WRITTEN TASK:
Using the material below, print the line that contains "for (const [name, route]", the line that contains "if empty is", and every line in between, exactly and nothing else.

INFORMATION SHOWN:
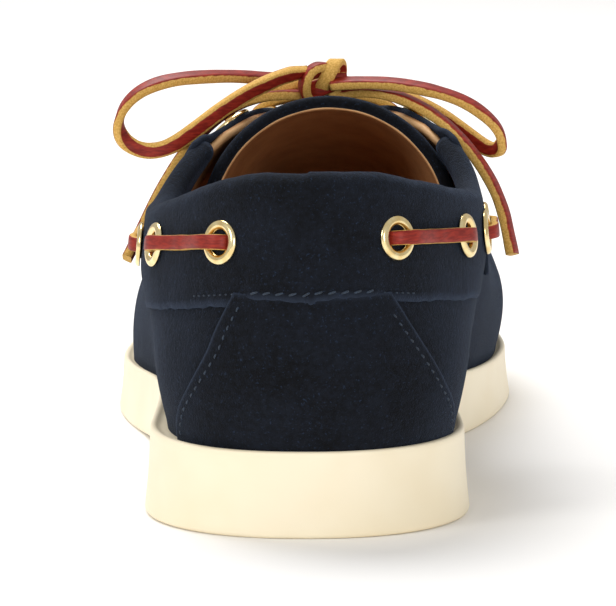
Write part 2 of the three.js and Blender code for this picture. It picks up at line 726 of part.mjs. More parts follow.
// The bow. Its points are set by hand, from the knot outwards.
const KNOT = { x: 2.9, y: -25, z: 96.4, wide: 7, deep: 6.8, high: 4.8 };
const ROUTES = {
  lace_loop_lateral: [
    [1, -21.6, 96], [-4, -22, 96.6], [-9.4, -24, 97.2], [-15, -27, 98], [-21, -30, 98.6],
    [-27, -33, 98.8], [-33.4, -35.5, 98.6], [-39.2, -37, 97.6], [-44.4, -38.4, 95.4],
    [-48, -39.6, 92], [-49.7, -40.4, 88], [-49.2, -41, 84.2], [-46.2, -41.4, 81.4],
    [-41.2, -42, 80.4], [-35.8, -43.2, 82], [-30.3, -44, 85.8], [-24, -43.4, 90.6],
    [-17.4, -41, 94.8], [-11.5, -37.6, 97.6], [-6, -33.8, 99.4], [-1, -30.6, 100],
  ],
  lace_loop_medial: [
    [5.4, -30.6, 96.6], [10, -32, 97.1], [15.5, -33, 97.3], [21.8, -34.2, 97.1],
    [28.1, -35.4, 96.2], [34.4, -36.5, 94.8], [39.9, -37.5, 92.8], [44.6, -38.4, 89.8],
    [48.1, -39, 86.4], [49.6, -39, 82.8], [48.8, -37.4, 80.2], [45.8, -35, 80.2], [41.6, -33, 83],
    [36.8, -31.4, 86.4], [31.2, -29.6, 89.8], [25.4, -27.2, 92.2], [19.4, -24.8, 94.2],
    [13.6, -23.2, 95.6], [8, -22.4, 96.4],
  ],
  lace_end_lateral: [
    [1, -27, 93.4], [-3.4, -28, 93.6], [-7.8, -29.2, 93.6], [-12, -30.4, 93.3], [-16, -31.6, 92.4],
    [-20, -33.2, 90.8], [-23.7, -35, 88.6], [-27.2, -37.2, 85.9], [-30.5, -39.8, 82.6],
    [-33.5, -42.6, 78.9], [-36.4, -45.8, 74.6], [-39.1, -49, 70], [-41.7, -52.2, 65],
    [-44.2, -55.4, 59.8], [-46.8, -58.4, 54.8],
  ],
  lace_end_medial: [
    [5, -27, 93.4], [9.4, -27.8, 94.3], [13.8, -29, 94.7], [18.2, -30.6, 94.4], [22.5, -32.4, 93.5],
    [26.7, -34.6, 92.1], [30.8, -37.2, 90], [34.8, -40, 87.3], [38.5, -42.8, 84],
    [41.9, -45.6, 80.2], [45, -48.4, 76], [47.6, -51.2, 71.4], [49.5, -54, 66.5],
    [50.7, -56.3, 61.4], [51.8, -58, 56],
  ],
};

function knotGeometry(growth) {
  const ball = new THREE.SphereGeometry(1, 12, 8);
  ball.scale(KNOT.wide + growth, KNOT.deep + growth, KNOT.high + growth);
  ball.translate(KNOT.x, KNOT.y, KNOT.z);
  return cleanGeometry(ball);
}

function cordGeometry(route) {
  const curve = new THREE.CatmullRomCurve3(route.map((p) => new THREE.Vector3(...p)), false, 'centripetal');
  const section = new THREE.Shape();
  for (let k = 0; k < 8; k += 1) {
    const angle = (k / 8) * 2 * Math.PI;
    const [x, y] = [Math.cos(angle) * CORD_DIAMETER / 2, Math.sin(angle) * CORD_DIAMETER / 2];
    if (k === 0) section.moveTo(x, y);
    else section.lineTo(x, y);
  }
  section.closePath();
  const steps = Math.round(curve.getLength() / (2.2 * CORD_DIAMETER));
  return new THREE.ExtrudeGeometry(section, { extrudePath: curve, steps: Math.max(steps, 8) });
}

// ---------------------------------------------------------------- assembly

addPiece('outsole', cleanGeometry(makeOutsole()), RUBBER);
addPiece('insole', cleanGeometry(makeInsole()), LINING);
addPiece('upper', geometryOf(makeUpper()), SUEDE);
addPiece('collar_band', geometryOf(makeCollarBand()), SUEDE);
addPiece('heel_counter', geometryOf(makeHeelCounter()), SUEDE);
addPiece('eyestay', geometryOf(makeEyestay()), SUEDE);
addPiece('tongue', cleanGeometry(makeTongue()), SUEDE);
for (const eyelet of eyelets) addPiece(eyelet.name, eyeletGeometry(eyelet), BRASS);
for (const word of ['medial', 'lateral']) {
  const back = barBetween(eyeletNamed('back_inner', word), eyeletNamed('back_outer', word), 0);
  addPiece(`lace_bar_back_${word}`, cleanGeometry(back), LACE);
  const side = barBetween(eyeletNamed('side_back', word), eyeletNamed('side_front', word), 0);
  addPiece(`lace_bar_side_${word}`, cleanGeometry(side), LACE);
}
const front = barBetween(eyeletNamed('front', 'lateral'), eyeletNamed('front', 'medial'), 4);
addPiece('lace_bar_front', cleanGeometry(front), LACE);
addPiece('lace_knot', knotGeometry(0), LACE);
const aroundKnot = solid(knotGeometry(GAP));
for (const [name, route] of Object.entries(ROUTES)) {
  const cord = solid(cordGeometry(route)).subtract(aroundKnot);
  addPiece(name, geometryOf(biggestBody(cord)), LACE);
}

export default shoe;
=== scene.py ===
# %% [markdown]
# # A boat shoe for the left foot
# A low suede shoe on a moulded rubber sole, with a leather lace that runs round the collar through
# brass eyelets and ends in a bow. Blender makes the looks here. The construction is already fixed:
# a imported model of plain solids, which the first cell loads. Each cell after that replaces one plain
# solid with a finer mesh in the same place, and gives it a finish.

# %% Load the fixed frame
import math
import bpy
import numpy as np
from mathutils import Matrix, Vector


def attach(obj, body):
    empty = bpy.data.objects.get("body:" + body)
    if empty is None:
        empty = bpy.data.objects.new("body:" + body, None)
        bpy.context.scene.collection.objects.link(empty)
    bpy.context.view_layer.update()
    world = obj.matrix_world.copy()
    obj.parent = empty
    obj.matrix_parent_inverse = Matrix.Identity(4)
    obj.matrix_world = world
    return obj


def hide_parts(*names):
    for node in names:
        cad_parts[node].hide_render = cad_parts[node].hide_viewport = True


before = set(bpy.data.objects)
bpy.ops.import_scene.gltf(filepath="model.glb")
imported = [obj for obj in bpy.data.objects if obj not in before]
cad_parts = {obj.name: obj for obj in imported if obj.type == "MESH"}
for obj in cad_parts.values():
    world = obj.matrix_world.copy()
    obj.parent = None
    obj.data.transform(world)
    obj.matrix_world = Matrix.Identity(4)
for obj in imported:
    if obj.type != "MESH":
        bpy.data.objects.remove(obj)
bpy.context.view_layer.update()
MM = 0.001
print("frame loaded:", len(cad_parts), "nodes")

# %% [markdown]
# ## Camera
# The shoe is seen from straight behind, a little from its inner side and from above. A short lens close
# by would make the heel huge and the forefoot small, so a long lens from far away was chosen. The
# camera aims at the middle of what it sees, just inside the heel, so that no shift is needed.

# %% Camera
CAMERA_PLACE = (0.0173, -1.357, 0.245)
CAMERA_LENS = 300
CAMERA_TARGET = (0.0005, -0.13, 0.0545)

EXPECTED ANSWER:
for (const [name, route] of Object.entries(ROUTES)) {
  const cord = solid(cordGeometry(route)).subtract(aroundKnot);
  addPiece(name, geometryOf(biggestBody(cord)), LACE);
}

export default shoe;
=== scene.py ===
# %% [markdown]
# # A boat shoe for the left foot
# A low suede shoe on a moulded rubber sole, with a leather lace that runs round the collar through
# brass eyelets and ends in a bow. Blender makes the looks here. The construction is already fixed:
# a imported model of plain solids, which the first cell loads. Each cell after that replaces one plain
# solid with a finer mesh in the same place, and gives it a finish.

# %% Load the fixed frame
import math
import bpy
import numpy as np
from mathutils import Matrix, Vector


def attach(obj, body):
    empty = bpy.data.objects.get("body:" + body)
    if empty is None:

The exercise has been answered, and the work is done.